When a Place Speak to You
(This I Believe)
When a place speaks to you, you must answer. Sweden is that place for me. Almost anywhere I am in that country—though a few spots in particular—I feel at peace. It’s a mysterious thing, this place that called to me out of out of the blue. I had to travel all the way to Australia to discover I was meant to be in Sweden.
Let me explain.
In February, 1984, I went to study at Sydney University for a year. Instead of meeting lots of Australians, I met Swedes.
I was instantly smitten with Christer and Helen, two Swedish graduate students studying chemical engineering for a year at Sydney University. We lived in the same dorm and became fast friends.
Meeting Christer and Helen flicked on a light switch in me I didn’t even know existed. I began learning Swedish in the University’s language lab. I begged my new friends to tell me everything about their country. I studied the picture of King Carl Gustaf and Queen Silvia on their wall. The Swedish royals looked so calm and friendly, not regal and frigid the way the British royalty (whose images could be seen around Australia) looked. I didn’t think the cotton comforters on my friends’ beds—the colors of the Swedish flag—yellow and blue—were at all kitschy, though they were a gag going- away gift.

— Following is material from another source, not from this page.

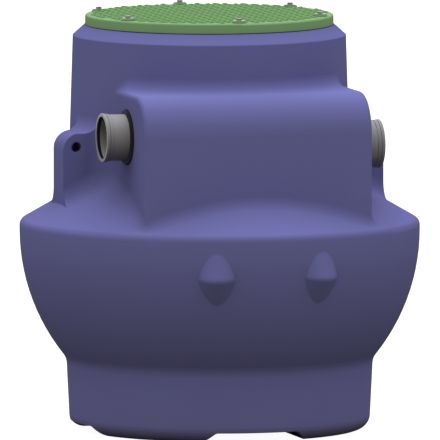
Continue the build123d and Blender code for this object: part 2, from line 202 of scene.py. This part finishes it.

After returning home, I waited a year and a half before traveling to Sweden. It was everything I thought it would be. Sweden felt like the home I didn’t know I had been searching for. The curve of the rivers, the deep forests of birch and oak, the social customs of the Swedish people all resonated in me. I began to wonder if I had been Swedish in a past life. Maybe a Viking.

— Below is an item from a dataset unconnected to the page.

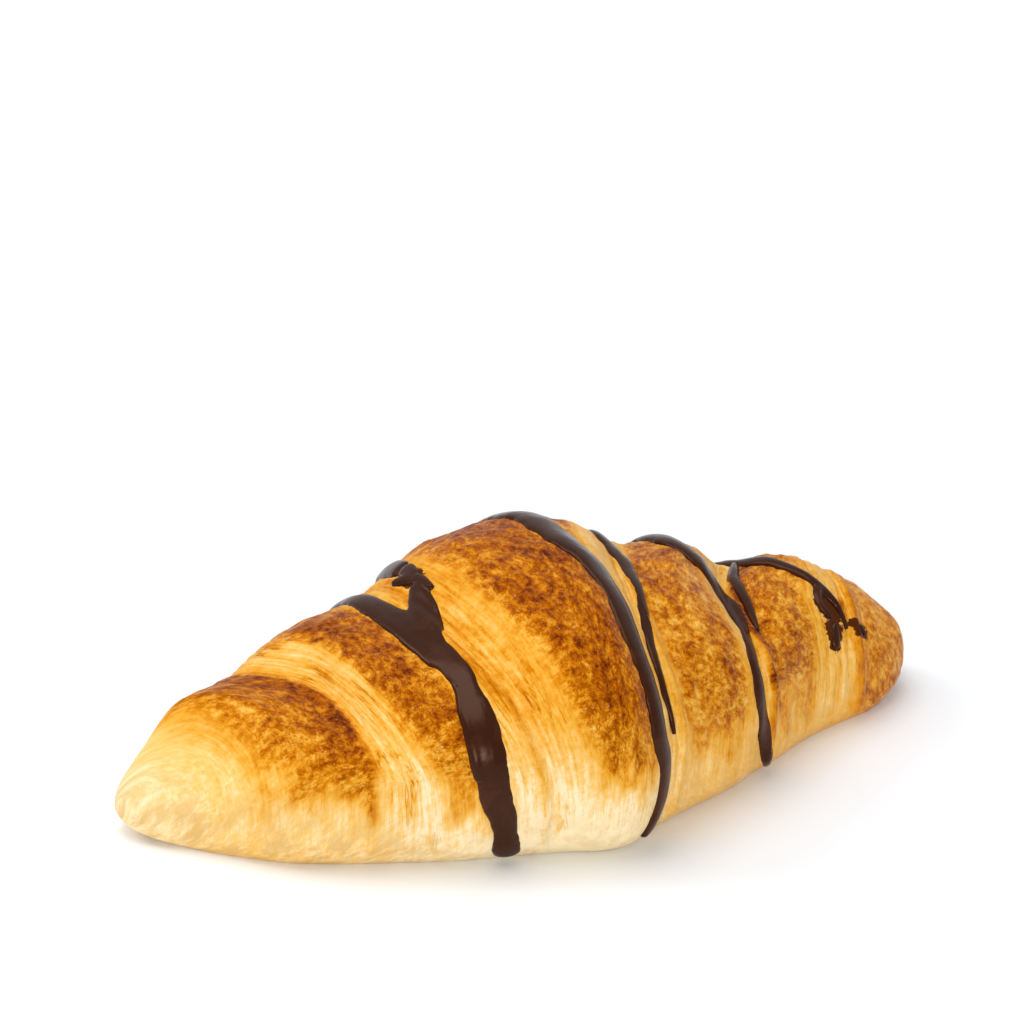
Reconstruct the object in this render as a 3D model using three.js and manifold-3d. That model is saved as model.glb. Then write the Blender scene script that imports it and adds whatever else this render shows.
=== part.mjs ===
// Straight croissant of rolled laminated dough, with lines of set chocolate piped over it after baking.
// Millimetres.  X runs along the roll, -Y is its front, Z is up and its flat underside lies at Z = 0.
import * as THREE from "three";
import { mergeVertices } from "three/addons/utils/BufferGeometryUtils.js";
import Module from "manifold-3d";

const wasm = await Module();
wasm.setup();

// Body of the roll
const LENGTH = 165;
const HALF_LENGTH = LENGTH / 2;
const WIDEST_AT_LEFT = 5.5; // height of the widest level
const WIDEST_AT_RIGHT = 8.5;
const WIDEST_IN_MIDDLE = 20.5;
const WIDEST_SWELL = 1.1; // above 1, that level reaches its full height before the middle
const LEFT_NOSE = 17; // length of the rounded tips
const RIGHT_NOSE = 13;
const UPPER_FULLNESS = 2.15; // exponents of the section: 2 is an ellipse, more is squarer
const LOWER_FULLNESS = 3;
const FULL_BELOW = 0.7; // how far below the widest level it gets its lower fullness, as a sine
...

My friends lived in Uppsala, a city that stretches back to Viking times and is home to the oldest university. There is history everywhere—Viking grave mounds, villages from the Middle Ages, and rocks arranged in the shape of boats a thousand years ago and now lying undisturbed in front of a private residence.
The landscape is dotted with farmhouses and villages—each one meticulously maintained and poised in visual harmony with its neighbors. Most barns and houses are painted a unique blend of brownish-red, a special paint whose pigment comes from the Swedish earth. Other houses are painted either white or yellow. Now and again, there’s a wonderful blue-colored door or window trim; always done with just the right amount of taste.
Rather than finding it monotonous, I find the Swedish landscape relaxing, a feast for my eyes. Gone is the American tension of trying to outdo each other, of design being a hodgepodge of whatever each owner desires. Gone is the American need to proclaim “I can do what I want” and in its place is a consideration of landscape and neighbor. For me, it’s like meeting a thirty-two year old after spending my life with teenagers. All of Europe feels mature, of course, but Swedes get the mixture exactly right.
I have been visiting Sweden for twenty years now. If I could figure out how to transplant my life there —husband, kids, dogs, job—I would do it. Someday I will.
I believe that if you are lucky enough to have a place call to you, you should listen closely.